Note: I have 8GB of RAM I tried upgrade to 16GB but the problem is still there.

Thank you in advance.


----------



## clee01l (Dec 15, 2019)

As a Quad Core CPU it is not too shabby.   I have an i5 quad Core CPU on my iMac and don't see any performance lag.    It might even be the same i5 7500 that you have in your Windows machine.   You need to look elsewhere for your performance improvements. 
Here are some things that I'd suggest:

Make sure that you are running the latest Win10 revision. 
Disable (temporarily) all anti-malware that is running interference between Lightroom and the data files LR needs.
Remove any bloat ware and other unnecessary resident background apps.  Eliminate all but the most essential apps that run on start up.
Make sure that you have sufficient freespace on C:\ for working storage, LR creates lots of intermediate temporary files  there and if space is tight, LR slows. Windows Starts swapping out RAM to the swapfile.  but 16GB is usually the minimum for decent performance .
Take a look at GPU and VRAM.  If you have a 4K or 5K screen your video card may not be up to the task.


----------



## Replytoken (Dec 15, 2019)

Welcome to the forum!  More RAM should be of help, but it is not the only thing that needs attention.  What kind of disk drive are you using?  If you are not using an SSD, and can install one, that should help.  I run LR on an I5 6500 machine with 24GB of RAM and an SSD and while it is not lighnting fast, it is speedy.

--Ken


----------



## eduardo_ikezaki (Dec 15, 2019)

Hi friends,

Thank you for your messages.

I noticed that when I start editing a RAW files its pretty smooth. However after applying a few masks and some filters the PC lags a lot.

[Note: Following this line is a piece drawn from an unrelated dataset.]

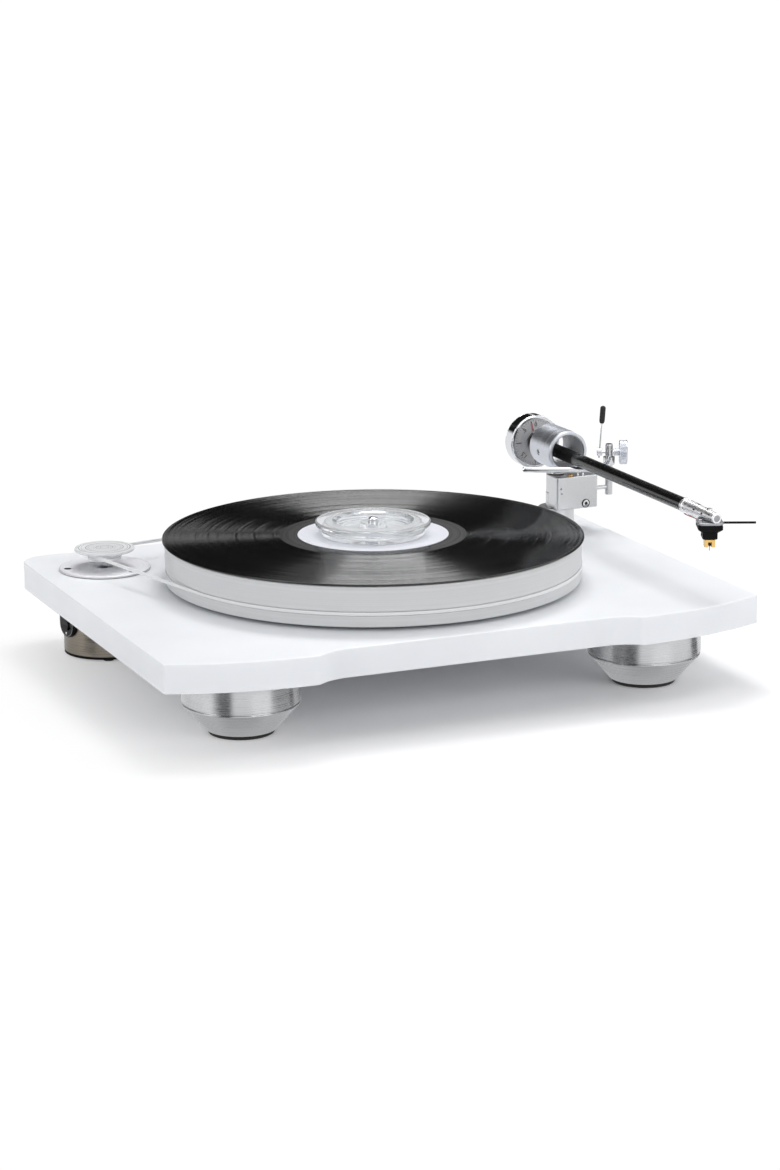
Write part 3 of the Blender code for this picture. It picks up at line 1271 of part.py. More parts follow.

I checked the CPU performance on the task manager and the CPU is always on 100%.

I have tried adding 16gb more but the issue still persist. I have an old SSD with my OS and all the softwares. When I migrate my raw files to the PC all the photos are on the SSD so I dont know if my SSD is not fast enough because is old or my CPU is no powerful enough. I need some guidence.

Thank you all!


----------



## Replytoken (Dec 15, 2019)

Have you checked your swap file size as Cletus suggested?  And how much free space is on on the SSD?

--Ken


----------



## Paul_DS256 (Dec 15, 2019)

clee01l said:


> Remove any bloat ware and other unnecessary resident background apps


With regards to removing bloatware, here's a link to a procedure to run to do just that. I did this several weeks ago and problems so far. I was amazed at the apps Microsoft imposes on users that personally I have no interest in.


----------



## Paul_DS256 (Dec 15, 2019)

eduardo_ikezaki said:


> I checked the CPU performance on the task manager and the CPU is always on 100%.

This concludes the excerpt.